TASK BRIEF:
Pick out all lines of the entries that include the word "materials" and copy them.

LISTED RECORDS:
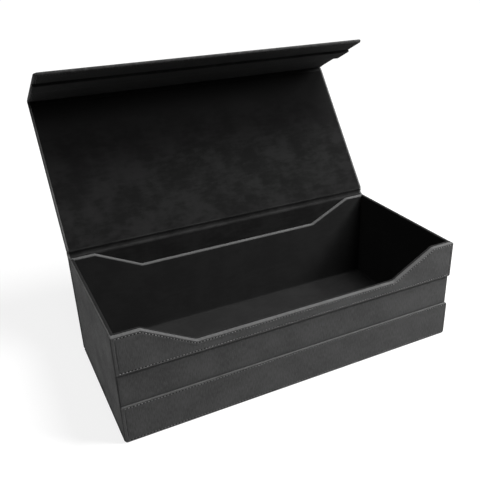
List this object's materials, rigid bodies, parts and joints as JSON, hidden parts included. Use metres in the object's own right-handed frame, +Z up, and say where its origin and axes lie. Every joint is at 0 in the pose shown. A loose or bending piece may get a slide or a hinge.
---
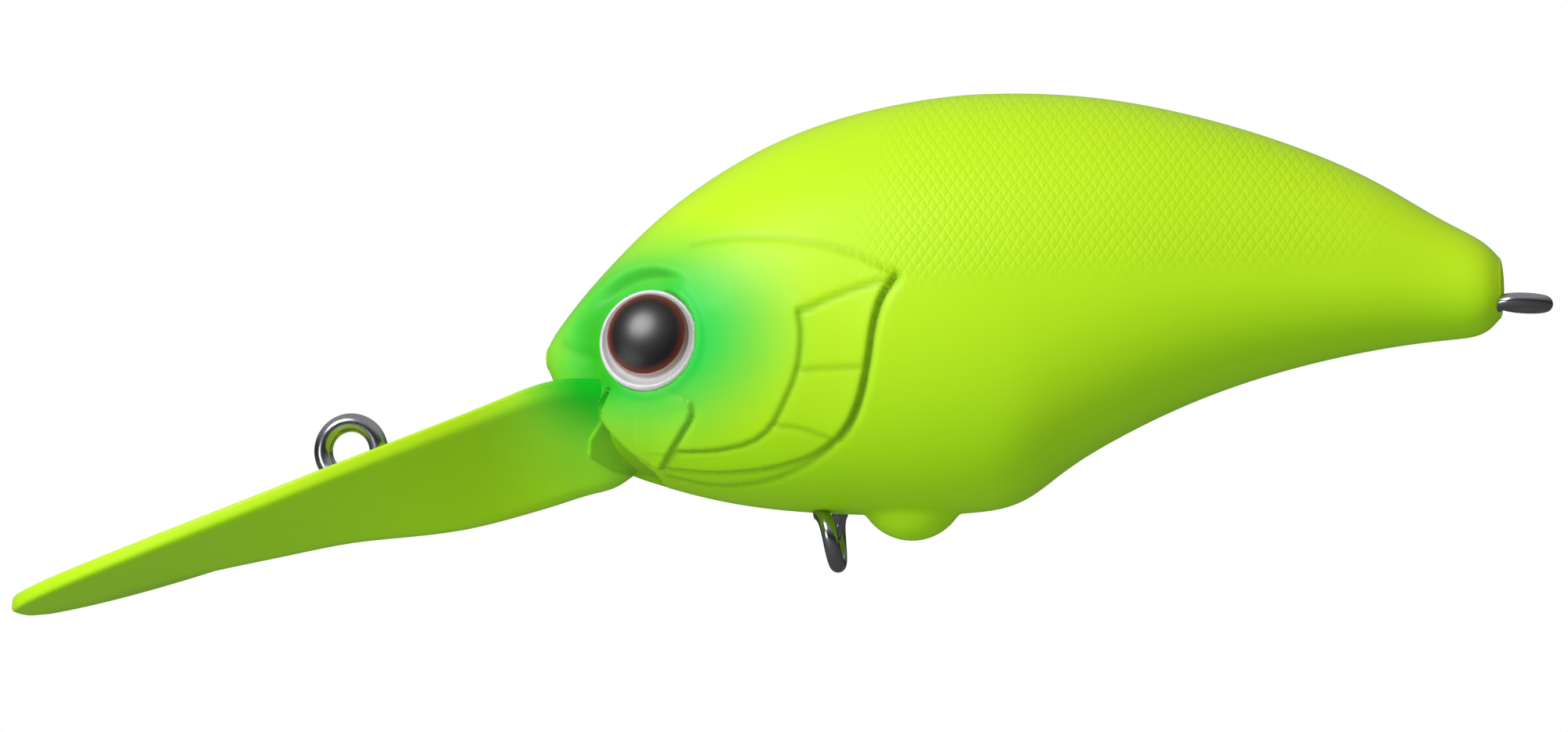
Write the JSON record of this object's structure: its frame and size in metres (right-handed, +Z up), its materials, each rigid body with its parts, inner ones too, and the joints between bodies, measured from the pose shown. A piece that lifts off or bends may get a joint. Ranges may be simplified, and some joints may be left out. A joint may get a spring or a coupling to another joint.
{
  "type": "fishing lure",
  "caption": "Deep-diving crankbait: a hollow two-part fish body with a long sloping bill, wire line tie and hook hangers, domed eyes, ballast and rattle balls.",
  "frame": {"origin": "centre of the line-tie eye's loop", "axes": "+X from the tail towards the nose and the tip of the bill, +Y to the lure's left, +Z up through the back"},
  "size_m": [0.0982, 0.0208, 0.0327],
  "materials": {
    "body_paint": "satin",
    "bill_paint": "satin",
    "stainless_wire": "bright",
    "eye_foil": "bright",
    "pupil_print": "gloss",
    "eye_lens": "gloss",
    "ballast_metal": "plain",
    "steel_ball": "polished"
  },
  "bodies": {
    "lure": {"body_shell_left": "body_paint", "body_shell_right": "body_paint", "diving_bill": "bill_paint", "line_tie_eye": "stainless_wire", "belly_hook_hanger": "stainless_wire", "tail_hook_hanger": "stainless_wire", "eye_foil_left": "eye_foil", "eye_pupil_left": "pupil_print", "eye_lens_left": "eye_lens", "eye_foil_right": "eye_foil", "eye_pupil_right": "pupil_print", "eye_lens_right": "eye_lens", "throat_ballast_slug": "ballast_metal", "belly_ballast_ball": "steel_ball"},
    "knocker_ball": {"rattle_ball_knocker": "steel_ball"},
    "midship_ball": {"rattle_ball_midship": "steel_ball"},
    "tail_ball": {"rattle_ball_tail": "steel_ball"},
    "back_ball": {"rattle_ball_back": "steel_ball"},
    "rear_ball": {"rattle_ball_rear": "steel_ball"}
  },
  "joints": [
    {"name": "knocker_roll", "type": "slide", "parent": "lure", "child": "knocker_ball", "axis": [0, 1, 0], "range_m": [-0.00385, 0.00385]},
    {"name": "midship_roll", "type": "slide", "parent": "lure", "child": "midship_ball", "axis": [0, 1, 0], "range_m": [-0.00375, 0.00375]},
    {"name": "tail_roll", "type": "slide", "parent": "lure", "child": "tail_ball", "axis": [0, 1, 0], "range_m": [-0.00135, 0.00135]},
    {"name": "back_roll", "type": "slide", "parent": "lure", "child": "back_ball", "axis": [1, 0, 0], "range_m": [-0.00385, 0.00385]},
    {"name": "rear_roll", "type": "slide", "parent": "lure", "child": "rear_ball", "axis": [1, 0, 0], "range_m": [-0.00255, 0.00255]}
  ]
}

RESULT OF THE EXERCISE:
List this object's materials, rigid bodies, parts and joints as JSON, hidden parts included. Use metres in the object's own right-handed frame, +Z up, and say where its origin and axes lie. Every joint is at 0 in the pose shown. A loose or bending piece may get a slide or a hinge.
Write the JSON record of this object's structure: its frame and size in metres (right-handed, +Z up), its materials, each rigid body with its parts, inner ones too, and the joints between bodies, measured from the pose shown. A piece that lifts off or bends may get a joint. Ranges may be simplified, and some joints may be left out. A joint may get a spring or a coupling to another joint.
  "materials": {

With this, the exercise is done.